▶ Objective
Count the lines in the records below that contain the word "limits", and reply with only that number.

▶ Available data

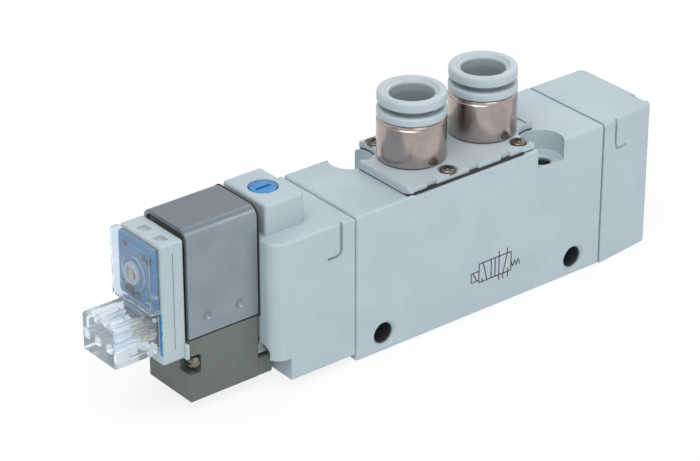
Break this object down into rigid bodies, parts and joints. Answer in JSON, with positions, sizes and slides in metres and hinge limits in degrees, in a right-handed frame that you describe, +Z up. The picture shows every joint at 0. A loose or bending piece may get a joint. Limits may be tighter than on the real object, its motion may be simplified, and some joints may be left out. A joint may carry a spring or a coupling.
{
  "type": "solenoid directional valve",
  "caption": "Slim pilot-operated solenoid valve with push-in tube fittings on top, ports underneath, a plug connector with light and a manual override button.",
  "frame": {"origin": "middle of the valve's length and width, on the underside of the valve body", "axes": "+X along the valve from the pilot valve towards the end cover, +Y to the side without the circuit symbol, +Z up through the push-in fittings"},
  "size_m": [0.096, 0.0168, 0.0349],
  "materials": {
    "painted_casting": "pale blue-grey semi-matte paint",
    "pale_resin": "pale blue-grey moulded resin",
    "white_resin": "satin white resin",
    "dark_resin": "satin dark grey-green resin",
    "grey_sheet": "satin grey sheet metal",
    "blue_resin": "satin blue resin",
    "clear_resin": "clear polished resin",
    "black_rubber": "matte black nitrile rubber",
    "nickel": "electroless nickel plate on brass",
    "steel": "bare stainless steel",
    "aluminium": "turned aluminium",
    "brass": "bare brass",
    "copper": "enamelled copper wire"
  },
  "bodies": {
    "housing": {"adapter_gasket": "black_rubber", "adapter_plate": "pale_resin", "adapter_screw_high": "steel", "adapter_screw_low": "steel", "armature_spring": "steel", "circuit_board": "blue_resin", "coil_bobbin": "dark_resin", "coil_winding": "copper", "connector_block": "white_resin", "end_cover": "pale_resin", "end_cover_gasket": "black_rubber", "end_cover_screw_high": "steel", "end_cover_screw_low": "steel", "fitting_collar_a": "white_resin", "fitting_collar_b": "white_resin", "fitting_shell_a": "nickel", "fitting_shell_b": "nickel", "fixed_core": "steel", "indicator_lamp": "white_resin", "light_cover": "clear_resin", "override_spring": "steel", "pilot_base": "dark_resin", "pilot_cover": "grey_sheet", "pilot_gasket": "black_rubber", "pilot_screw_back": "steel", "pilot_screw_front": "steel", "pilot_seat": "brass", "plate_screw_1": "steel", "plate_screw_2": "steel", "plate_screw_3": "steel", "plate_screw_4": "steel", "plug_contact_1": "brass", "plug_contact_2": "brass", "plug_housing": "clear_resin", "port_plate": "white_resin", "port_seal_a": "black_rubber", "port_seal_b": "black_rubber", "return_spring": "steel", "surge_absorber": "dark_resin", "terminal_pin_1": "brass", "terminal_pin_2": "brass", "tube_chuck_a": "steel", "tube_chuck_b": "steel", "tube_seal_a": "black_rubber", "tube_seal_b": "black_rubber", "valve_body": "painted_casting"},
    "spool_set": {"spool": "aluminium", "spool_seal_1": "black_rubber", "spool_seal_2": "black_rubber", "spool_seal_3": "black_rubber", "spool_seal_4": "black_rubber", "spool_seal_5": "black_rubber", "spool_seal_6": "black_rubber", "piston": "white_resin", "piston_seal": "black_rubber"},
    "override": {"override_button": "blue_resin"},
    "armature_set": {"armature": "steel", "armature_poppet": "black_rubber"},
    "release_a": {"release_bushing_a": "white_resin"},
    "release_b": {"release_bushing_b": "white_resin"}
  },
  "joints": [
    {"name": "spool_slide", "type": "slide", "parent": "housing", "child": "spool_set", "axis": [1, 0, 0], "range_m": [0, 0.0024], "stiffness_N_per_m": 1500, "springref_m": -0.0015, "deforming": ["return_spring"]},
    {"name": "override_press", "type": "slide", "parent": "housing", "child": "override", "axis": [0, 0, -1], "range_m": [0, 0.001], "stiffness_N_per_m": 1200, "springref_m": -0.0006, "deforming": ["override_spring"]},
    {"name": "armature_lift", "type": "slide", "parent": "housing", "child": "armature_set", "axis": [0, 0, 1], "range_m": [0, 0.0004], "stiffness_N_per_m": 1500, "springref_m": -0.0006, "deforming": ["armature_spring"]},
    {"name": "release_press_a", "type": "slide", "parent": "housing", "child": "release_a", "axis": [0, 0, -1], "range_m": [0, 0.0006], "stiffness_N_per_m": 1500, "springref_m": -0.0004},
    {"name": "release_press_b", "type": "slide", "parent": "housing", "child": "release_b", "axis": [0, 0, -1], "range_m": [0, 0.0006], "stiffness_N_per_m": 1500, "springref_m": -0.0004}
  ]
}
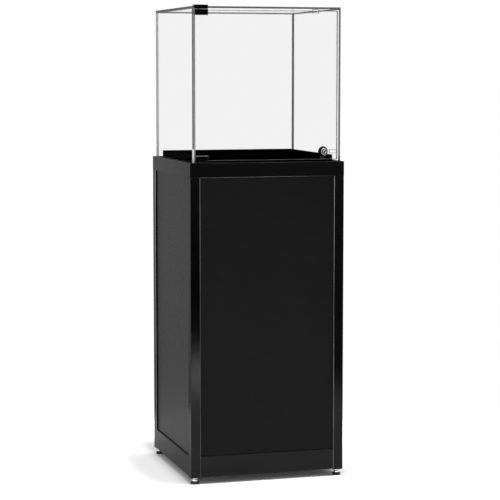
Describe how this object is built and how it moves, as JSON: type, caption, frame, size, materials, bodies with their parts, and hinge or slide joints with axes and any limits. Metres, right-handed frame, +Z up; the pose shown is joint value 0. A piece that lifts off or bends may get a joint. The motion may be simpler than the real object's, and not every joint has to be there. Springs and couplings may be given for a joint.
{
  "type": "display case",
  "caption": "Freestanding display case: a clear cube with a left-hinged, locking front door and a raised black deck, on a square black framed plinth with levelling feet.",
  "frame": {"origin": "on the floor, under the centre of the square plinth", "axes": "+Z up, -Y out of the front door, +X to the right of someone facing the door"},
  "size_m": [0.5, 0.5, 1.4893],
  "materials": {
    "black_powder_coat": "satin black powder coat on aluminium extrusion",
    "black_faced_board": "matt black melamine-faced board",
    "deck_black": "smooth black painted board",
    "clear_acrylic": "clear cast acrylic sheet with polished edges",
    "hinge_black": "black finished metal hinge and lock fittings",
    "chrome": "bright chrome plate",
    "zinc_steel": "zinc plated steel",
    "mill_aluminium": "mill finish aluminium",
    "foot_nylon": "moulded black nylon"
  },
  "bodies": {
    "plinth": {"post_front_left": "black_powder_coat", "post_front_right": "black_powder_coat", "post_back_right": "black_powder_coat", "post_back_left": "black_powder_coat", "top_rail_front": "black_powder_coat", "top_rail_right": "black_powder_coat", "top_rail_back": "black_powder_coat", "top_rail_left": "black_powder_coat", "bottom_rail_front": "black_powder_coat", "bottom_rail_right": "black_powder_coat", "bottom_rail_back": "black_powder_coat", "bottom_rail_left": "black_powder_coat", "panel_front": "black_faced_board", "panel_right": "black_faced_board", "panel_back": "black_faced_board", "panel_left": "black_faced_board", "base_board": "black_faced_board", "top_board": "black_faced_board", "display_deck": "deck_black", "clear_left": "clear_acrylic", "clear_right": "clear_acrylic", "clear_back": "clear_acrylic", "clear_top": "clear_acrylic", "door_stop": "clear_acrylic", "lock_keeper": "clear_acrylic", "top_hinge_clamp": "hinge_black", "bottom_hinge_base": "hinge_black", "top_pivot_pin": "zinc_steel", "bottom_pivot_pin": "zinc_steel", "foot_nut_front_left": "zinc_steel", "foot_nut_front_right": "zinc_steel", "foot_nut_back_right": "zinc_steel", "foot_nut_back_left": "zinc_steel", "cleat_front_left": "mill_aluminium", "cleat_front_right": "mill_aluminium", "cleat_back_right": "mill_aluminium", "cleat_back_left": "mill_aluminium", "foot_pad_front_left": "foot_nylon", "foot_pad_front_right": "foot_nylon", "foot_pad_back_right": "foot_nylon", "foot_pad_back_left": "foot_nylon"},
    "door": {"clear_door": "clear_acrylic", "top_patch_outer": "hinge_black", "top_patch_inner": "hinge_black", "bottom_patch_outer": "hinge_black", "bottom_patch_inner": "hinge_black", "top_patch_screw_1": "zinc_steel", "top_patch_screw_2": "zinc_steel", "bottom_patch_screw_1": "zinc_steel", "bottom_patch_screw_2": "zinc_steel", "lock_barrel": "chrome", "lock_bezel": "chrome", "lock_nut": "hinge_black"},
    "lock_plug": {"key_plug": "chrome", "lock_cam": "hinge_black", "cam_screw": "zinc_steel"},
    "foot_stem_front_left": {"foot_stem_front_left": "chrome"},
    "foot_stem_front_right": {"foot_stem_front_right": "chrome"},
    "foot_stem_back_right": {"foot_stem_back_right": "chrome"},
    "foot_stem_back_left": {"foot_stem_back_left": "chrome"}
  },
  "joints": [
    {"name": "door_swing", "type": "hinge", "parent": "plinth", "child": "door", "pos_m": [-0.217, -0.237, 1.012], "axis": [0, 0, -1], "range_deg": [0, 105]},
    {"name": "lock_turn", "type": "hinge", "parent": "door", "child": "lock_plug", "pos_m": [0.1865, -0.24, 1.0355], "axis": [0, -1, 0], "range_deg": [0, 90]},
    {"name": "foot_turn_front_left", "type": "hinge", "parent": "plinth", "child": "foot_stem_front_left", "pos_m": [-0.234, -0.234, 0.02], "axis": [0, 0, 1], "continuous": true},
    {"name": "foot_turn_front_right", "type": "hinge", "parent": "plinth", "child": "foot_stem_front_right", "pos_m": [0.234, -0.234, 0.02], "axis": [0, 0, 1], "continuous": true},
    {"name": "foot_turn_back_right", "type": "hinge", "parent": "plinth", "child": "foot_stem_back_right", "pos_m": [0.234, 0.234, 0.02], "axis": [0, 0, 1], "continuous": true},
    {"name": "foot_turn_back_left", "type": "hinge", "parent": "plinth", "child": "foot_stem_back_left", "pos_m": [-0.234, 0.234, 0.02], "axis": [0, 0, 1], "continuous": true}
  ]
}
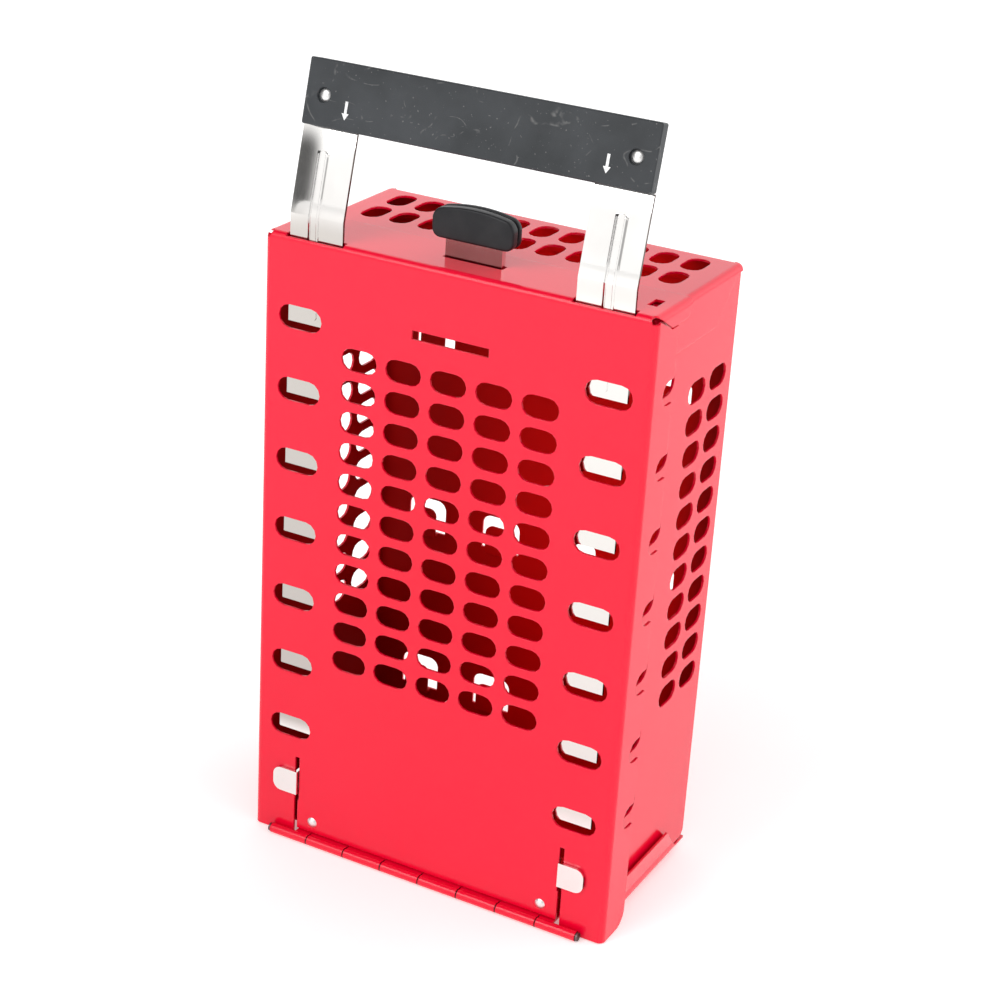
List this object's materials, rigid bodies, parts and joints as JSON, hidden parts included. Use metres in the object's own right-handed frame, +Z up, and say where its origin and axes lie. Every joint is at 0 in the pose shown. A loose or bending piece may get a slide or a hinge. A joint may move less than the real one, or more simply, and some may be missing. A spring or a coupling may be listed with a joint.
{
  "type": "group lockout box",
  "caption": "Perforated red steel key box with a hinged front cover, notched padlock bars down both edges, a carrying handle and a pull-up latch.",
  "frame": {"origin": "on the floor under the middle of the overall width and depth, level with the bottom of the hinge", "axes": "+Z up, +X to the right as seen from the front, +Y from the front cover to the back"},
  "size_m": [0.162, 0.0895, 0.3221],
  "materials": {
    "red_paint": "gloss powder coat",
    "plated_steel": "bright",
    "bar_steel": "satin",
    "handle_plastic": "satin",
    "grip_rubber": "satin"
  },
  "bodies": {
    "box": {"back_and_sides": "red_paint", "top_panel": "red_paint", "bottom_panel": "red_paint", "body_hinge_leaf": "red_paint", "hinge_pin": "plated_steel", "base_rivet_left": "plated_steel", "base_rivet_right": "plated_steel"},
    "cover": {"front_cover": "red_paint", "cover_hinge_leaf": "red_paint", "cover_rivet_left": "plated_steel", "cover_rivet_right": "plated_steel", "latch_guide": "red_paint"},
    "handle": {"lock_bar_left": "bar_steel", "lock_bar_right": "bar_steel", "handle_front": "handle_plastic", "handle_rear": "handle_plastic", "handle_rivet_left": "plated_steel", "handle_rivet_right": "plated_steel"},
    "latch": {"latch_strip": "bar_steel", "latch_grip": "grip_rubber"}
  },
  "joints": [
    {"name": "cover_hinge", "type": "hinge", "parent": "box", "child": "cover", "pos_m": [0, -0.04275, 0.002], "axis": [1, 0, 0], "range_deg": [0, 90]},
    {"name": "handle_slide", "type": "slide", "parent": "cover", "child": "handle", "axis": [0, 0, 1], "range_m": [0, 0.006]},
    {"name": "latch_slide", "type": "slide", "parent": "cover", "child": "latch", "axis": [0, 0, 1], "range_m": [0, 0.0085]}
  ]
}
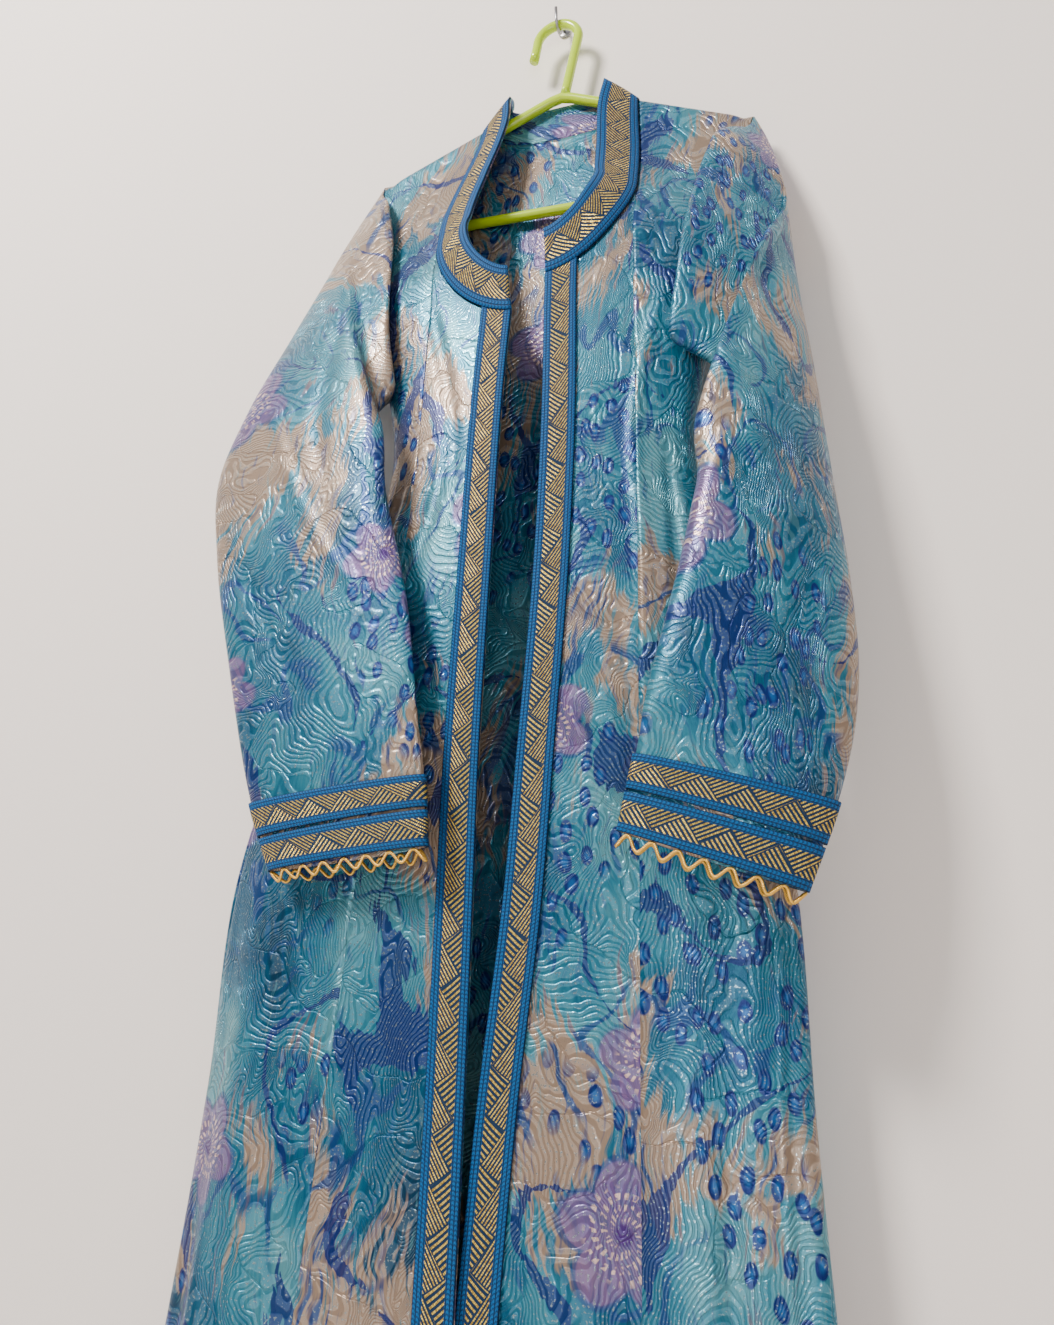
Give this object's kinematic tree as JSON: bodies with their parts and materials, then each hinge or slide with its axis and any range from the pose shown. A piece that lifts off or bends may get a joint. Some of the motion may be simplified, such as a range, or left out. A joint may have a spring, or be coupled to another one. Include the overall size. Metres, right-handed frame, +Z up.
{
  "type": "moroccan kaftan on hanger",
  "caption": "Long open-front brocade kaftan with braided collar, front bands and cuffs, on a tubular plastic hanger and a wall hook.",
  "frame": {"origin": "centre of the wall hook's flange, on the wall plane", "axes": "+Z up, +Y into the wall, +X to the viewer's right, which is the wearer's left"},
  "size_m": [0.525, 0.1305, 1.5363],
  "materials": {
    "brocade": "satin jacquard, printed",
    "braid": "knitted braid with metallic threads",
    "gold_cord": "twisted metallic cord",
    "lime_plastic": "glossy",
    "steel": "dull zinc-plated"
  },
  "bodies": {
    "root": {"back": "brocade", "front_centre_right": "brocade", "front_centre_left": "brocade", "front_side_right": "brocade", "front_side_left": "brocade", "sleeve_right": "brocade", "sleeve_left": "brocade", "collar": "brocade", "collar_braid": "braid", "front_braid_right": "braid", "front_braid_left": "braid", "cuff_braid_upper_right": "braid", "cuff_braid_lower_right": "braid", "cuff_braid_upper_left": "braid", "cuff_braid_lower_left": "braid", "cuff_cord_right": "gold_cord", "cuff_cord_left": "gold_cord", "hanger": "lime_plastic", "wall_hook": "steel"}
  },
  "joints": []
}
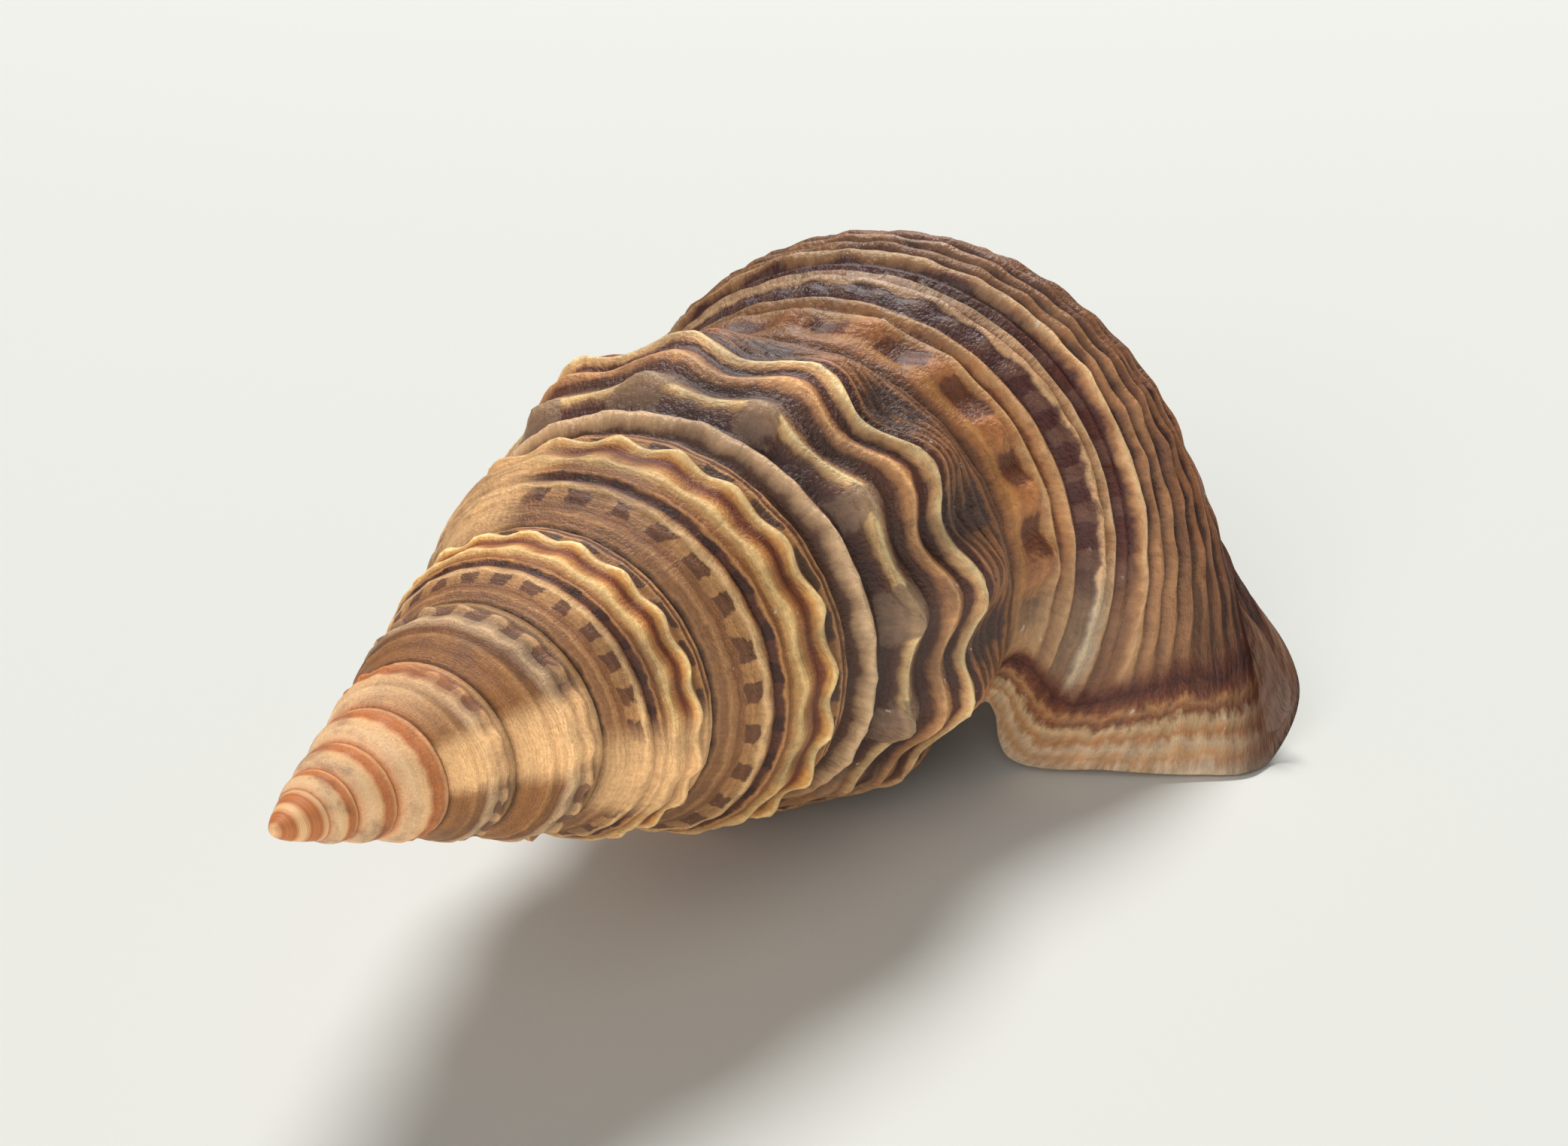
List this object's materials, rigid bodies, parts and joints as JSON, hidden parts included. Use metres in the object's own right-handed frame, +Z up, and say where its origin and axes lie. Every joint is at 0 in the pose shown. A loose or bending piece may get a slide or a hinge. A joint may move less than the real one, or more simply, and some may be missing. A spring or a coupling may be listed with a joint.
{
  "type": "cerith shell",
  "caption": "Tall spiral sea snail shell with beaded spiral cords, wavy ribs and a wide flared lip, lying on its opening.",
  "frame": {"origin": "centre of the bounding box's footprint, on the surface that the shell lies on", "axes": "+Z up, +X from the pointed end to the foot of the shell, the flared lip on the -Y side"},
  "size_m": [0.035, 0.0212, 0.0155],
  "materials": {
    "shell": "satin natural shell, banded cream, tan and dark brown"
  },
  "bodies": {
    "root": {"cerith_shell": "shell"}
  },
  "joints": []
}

▶ Answer
2